I try to parse the content of the file with a regex:
ifstream file_stream("commented.cpp",ifstream::binary);
std::string txt((std::istreambuf_iterator<char>(file_stream)),
std::istreambuf_iterator<char>());
cmatch m;
bool result = regex_search(txt.c_str(), m, regex("^#(\S*)$",regex_constants::basic));
The file is a c source, and it begins with the line:
#include <stdio.h>
I'm trying to parse a directive, i checked the regexp in regexbuddy and it works 100%, but in std::regex regex_search
returns false. It seems that $
character is not gettinc recognized and also ^
for the posix
syntax. I have tried to use ECMAScript
, and the regex works, only if i remove $
symbol.
//ecmascript syntax
bool result = regex_search(txt.c_str(), m, regex("^#(\S*)"));
The file is read using binary flag, so the txt
string, keeps all \r\n
characters which are required for $
syntax. I look for help, how to resolve this issue.
Note that the $
anchor in most cases works only as an end-of-string (whole input) anchor. See this thread. You may make $
match end of a line position by using a custom boundary pattern based on a positive lookahead, (?=$|\r?\n)
.
Another issue is that you are using \S
escape sequence in a regular string literal. That means, it is treated as an S
letter, not as a non-whitespace pattern. Use a raw string literal so that you could use a single \
to define a regex escape sequence (where \
escaping d
, s
, etc. should be literal backslashes). Or double escape \
in regular string literals.
Also, @HWalters already noted that the ^#\S+$
will not match #include <stdio.h>
, you need to account for a space inside. Thus, you regex might look like ^#include[ \t]+(\S+)(?=$|\r?\n)

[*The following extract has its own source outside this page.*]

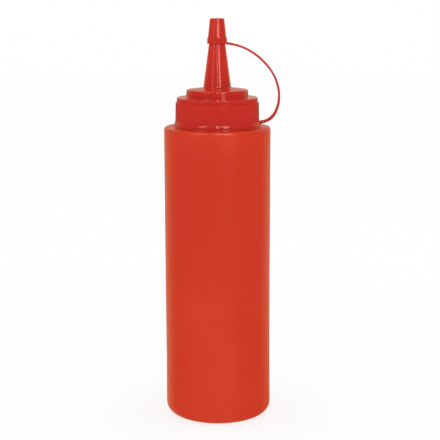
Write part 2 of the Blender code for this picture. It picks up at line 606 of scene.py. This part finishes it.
def makeCap(settings):
    top, rimTop, rimBottom = settings["top"], settings["rimTop"], settings["rimBottom"]
    rimRadius, startHigh = settings["rimRadius"], settings["startHigh"]
    bpy.ops.mesh.primitive_cylinder_add(
        vertices=settings["sides"], radius=rimRadius, depth=startHigh,
        location=(0, 0, rimBottom + startHigh / 2))
    cap = bpy.context.object
    cap.name = "capStrap"
    bpy.ops.object.transform_apply(location=True, rotation=True, scale=True)
    editOnly(cap)
    pullFace([
        (rimRadius, rimTop),
        (settings["rimTopRadius"], rimTop),
        (settings["topRadius"], top),
    ])
    pullFace([
        (settings["hollowFootRadius"], rimBottom),
        (settings["hollowTopRadius"], settings["hollowTop"]),
    ], facing=-1)
    roundRing(settings["topRadius"], top, settings["topRound"], 6)
    roundRing(rimRadius, rimTop, settings["ledgeRound"], 3)
    roundRing(rimRadius, rimBottom, settings["rimRound"], 5)
    # the gate's small round spot on the crown
    pullFace([
        (settings["gateRadius"], top),
        (settings["gateFloorRadius"], top - settings["gateDeep"]),
    ])
    backToObject()
    return cap


collarSettings = {
    "sides": 192,
    "radius": 0.0283,
    "inner": 0.0243,
    "low": 0.19472,
    "flankTop": 0.1965,
    "high": 0.1982,
    "round": 0.0026,
    "roundSteps": 8,
}


def makeCollar(settings):
    low, flankTop, high = settings["low"], settings["flankTop"], settings["high"]
    bpy.ops.mesh.primitive_cylinder_add(
        vertices=settings["sides"], radius=settings["radius"], depth=flankTop - low,
        location=(0, 0, (flankTop + low) / 2))
    collar = bpy.context.object
    collar.name = "collarRing"
    bpy.ops.object.transform_apply(location=True, rotation=True, scale=True)
    editOnly(collar)
    # an upright flank and a rounded edge, cut off flat under the lid
    reach, steps = settings["round"], settings["roundSteps"]
    rise = math.asin((high - flankTop) / reach)
    edge = []
    for i in range(1, steps + 1):
        turn = rise * i / steps
        edge.append((
            settings["radius"] - reach * (1 - math.cos(turn)),
            flankTop + reach * math.sin(turn)))
    pullFace(edge)
    # the bore for the neck
    pullFace([(settings["inner"], high)])
    pullFace([(settings["inner"], low)], facing=-1)
    pick("faces", capFace(1))
    pick("faces", capFace(-1), keep=True)
    bpy.ops.mesh.bridge_edge_loops()
    backToObject()
    return collar


# (outwards from the axis, height, half the thickness) from the cap's rim to the collar
strapSettings = {
    "route": (
        (0.00596, 0.2490, 0.00088),
        (0.0104, 0.2483, 0.00078),
        (0.0178, 0.2459, 0.00072),
        (0.0250, 0.2417, 0.00075),
        (0.0309, 0.2365, 0.00078),
        (0.0360, 0.2300, 0.00067),
        (0.0393, 0.2225, 0.00074),
        (0.0405, 0.2145, 0.00074),
        (0.0393, 0.2070, 0.00091),
        (0.0358, 0.2009, 0.00109),
        (0.0312, 0.19815, 0.00108),
        (0.0287, 0.1976, 0.00113),
        (0.0266, 0.1958, 0.00100),
    ),
    "depthRatio": 1.35,
    "steps": 12,
    "roundness": 5,
    "mergeWithin": 0.000005,
}


def makeStrap(settings):
    bpy.ops.curve.primitive_bezier_curve_add(location=(0, 0, 0))
    strap = bpy.context.object
    strap.name = "strapCore"
    curve = strap.data
    curve.resolution_u = settings["steps"]
    curve.bevel_depth = 1.0
    curve.bevel_resolution = settings["roundness"]
    curve.use_fill_caps = True
    spline = curve.splines[0]
    spline.bezier_points.add(len(settings["route"]) - len(spline.bezier_points))
    for point, (outwards, height, halfThick) in zip(spline.bezier_points, settings["route"]):
        point.co = (outwards, 0, height)
        point.handle_left_type = "AUTO"
        point.handle_right_type = "AUTO"
        point.radius = halfThick
    bpy.ops.object.convert(target="MESH")
    editOnly(strap)
    bpy.ops.mesh.select_all(action="SELECT")
    bpy.ops.mesh.remove_doubles(threshold=settings["mergeWithin"])
    bpy.ops.transform.resize(value=(1, settings["depthRatio"], 1), center_override=(0, 0, 0))
    bpy.ops.mesh.normals_make_consistent(inside=False)
    backToObject()
    return strap


def weldOn(thing, other):
    # joins the other solid to this one and clears it away
    union = thing.modifiers.new("weldOn", "BOOLEAN")
    union.operation = "UNION"
    union.solver = "EXACT"
    union.object = other
    applyModifiers(thing)
    bpy.data.objects.remove(other, do_unlink=True)


cap = makeCap(capSettings)
collar = makeCollar(collarSettings)
strap = makeStrap(strapSettings)
for thing in (cap, collar, strap):
    tidyMesh(thing)
weldOn(cap, strap)
weldOn(cap, collar)
tidyMesh(cap)
smoothPiece(cap, smoothAngle)
placePiece(cap, "cap_strap", capFinish)
print("cap, strap and collar joined:", len(cap.data.polygons), "faces")


# studio: pale sweep, softboxes for the gloss, white surroundings


studioSettings = {
    "floorSize": (12, 9),
    "floorBack": 5,
    "sweepRise": 6,
    "sweepBend": 2.5,
    "sweepSteps": 24,
    "sweepSmooth": 60,
    "floorColour": (0.20, 0.20, 0.20, 1.0),
    "floorGlow": 0.79,
    "roomColour": (1.03, 1.03, 1.03, 1.0),
    "glossFront": (0.07, 0.07, 0.07, 1.0),
    "glossSide": (0.46, 0.42, 0.16, 1.0),
    "glossBehind": (0.65, 0.455, 0.35, 1.0),
    "glossLow": (0.50, 0.23, 0.10, 1.0),
    "paleSide": (0.20, 0.66),
    "paleBehind": (0.60, 0.90),
    "lowLevel": (-0.245, -0.320),
    "lowSide": (0.1, 0.4),
    "floorEnd": (-0.080, 0.008, 0.028),
    "boxColour": (1.0, 0.72, 0.58),
    # name: left and right end, lower and upper end, all in degrees, and brightness
    "boxes": {
        "keyBox": (16, 33, 1.9, 62, 5.0),
        "stripLow": (0.5, 5.0, 6, 12.2, 4.2),
        "stripMid": (0.5, 5.0, 12.2, 14, 8.5),
        "stripHigh": (-1.2, 2.0, 14, 62, 12.0),
        "fillBox": (-52, -34, 13, 60, 2.8),
        "fillLow": (-50, -36, 2, 13, 1.2),
        "capStrip": (3.5, 11.0, 11, 12.8, 8.0),
    },
    "capOnly": "capStrip",
    "boxDistance": 1.6,
    "boxTarget": (0, 0, 0.2),
}


def makeSweep(settings):
    # a floor that curves up into a backdrop far behind
    bpy.ops.mesh.primitive_plane_add(size=1, location=(0, 0, 0))
    sweep = bpy.context.object
    sweep.name = "paleSweep"
    wide, deep = settings["floorSize"]
    back = settings["floorBack"]
    editOnly(sweep)
    bpy.ops.mesh.select_all(action="SELECT")
    bpy.ops.transform.resize(value=(wide, deep, 1), center_override=(0, 0, 0))
    bpy.ops.transform.translate(value=(0, back - deep / 2, 0))
    pick("edges", lambda edge: all(vert.co.y > back - 0.1 for vert in edge.verts))
    bpy.ops.mesh.extrude_region_move(
        TRANSFORM_OT_translate={"value": (0, 0, settings["sweepRise"])})
    pick("edges", lambda edge: all(
        vert.co.y > back - 0.1 and vert.co.z < 0.1 for vert in edge.verts))
    bpy.ops.mesh.bevel(
        offset=settings["sweepBend"], segments=settings["sweepSteps"], profile=0.5,
        affect="EDGES")
    backToObject()
    smoothPiece(sweep, settings["sweepSmooth"])
    paint = Finish("palePaint", {
        "Base Color": settings["floorColour"],
        "Roughness": 0.9,
        "Specular IOR Level": 0.1,
        "Emission Color": (1, 1, 1, 1),
        "Emission Strength": settings["floorGlow"],
    })
    sweep.data.materials.append(paint.material)
    sweep.visible_glossy = False


def addSoftbox(name, box, settings):
    # azimuth 0 is the camera's side, positive to its right; it shines on the gloss only,
    # and the white room gives the even light
    left, right, low, high, bright = box
    distance = settings["boxDistance"]
    wide, tall = right - left, high - low
    turn, tilt = math.radians((left + right) / 2), math.radians((low + high) / 2)
    away = Vector((
        math.sin(turn) * math.cos(tilt), -math.cos(turn) * math.cos(tilt), math.sin(tilt)))
    bpy.ops.object.light_add(
        type="AREA", location=Vector(settings["boxTarget"]) + away * distance)
    lamp = bpy.context.object
    lamp.name = name
    lamp.data.shape = "RECTANGLE"
    lamp.data.size = 2 * distance * math.tan(math.radians(wide / 2))
    lamp.data.size_y = 2 * distance * math.tan(math.radians(tall / 2))
    lamp.data.color = settings["boxColour"]
    lamp.data.energy = bright * math.pi * lamp.data.size * lamp.data.size_y
    lamp.rotation_euler = (-away).to_track_quat("-Z", "Y").to_euler()
    lamp.visible_diffuse = False
    return lamp


def shineOnlyOn(lamp, piece):
    # the lamp lights this piece and passes the others by
    chosen = bpy.data.collections.new(lamp.name + "Pieces")
    chosen.objects.link(piece)
    lamp.light_linking.receiver_collection = chosen


def makeRoom(settings):
    # white all round, but where the gloss mirrors it, dim in front and warm and paler behind,
    # with a dim band far behind where the floor ends and a deeper tone low on the right
    room = bpy.data.worlds.new("whiteRoom")
    room.use_nodes = True
    room.cycles.sampling_method = "NONE"
    sheet = Sheet(room.node_tree)
    toward = sheet.add("ShaderNodeTexCoord", out="Generated")
    sideways = sheet.add("ShaderNodeSeparateXYZ", out="X", Vector=toward)
    behind = sheet.add("ShaderNodeSeparateXYZ", out="Y", Vector=toward)
    level = sheet.add("ShaderNodeSeparateXYZ", out="Z", Vector=toward)
    middle, half, end = settings["floorEnd"]
    clear = sheet.limits(sheet.maths("ABSOLUTE", level - middle), half, end, 0.0, 1.0)
    aside = sheet.limits(behind, *settings["paleSide"], 0.0, 1.0)
    beyond = sheet.limits(behind, *settings["paleBehind"], 0.0, 1.0)
    pale = sheet.blendColours(beyond, settings["glossSide"], settings["glossBehind"])
    low = sheet.limits(level, *settings["lowLevel"], 0.0, 1.0)
    low = low * sheet.limits(sideways, *settings["lowSide"], 0.0, 1.0)
    pale = sheet.blendColours(low, pale, settings["glossLow"])
    mirrored = sheet.blendColours(aside * clear, settings["glossFront"], pale)
    glossy = sheet.add("ShaderNodeLightPath", out="Is Glossy Ray")
    seen = sheet.blendColours(glossy, settings["roomColour"], mirrored)
    sheet.feed(room.node_tree.nodes["Background"].inputs["Color"], seen)
    bpy.context.scene.world = room


makeSweep(studioSettings)
makeRoom(studioSettings)
for boxName, box in studioSettings["boxes"].items():
    lamp = addSoftbox(boxName, box, studioSettings)
    if boxName == studioSettings["capOnly"]:
        shineOnlyOn(lamp, cap)
print("studio lit")


# camera: a little above the lid, looking slightly down


cameraSettings = {
    "lens": 98.2,
    "sensor": 36.0,
    "aim": (0.00165, 0.0, 0.1320),
    "distance": 0.8020,
    "elevation": 11.0,
    "roll": 0.115,
}


def makeCamera(settings):
    tilt = math.radians(settings["elevation"])
    aim = Vector(settings["aim"])
    place = aim + Vector((0, -math.cos(tilt), math.sin(tilt))) * settings["distance"]
    bpy.ops.object.camera_add(location=place)
    camera = bpy.context.object
    camera.name = "mainCamera"
    camera.data.lens = settings["lens"]
    camera.data.sensor_width = settings["sensor"]
    camera.data.clip_start = 0.01
    camera.data.clip_end = 50.0
    camera.rotation_mode = "ZYX"
    camera.rotation_euler = (math.radians(90) - tilt, 0, -math.radians(settings["roll"]))
    bpy.context.scene.camera = camera


makeCamera(cameraSettings)
bpy.context.scene.view_settings.view_transform = "Standard"
bpy.context.scene.view_settings.look = "None"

, to make sure you have #include
, then some horizontal spaces, and then capture any number (1 or more here, with +
) of non-whitespace chars up to the end of string or a line break (CRLF or LF).
And here is a snippet:
regex r(R"(^#include[ \t]+(\S+)(?=$|\r?\n))");
string s("#include <stdio.h>\r\n#include <regex>");
smatch m;
if (regex_search(s, m, r)) {
std::cout << m[1] << std::endl;
}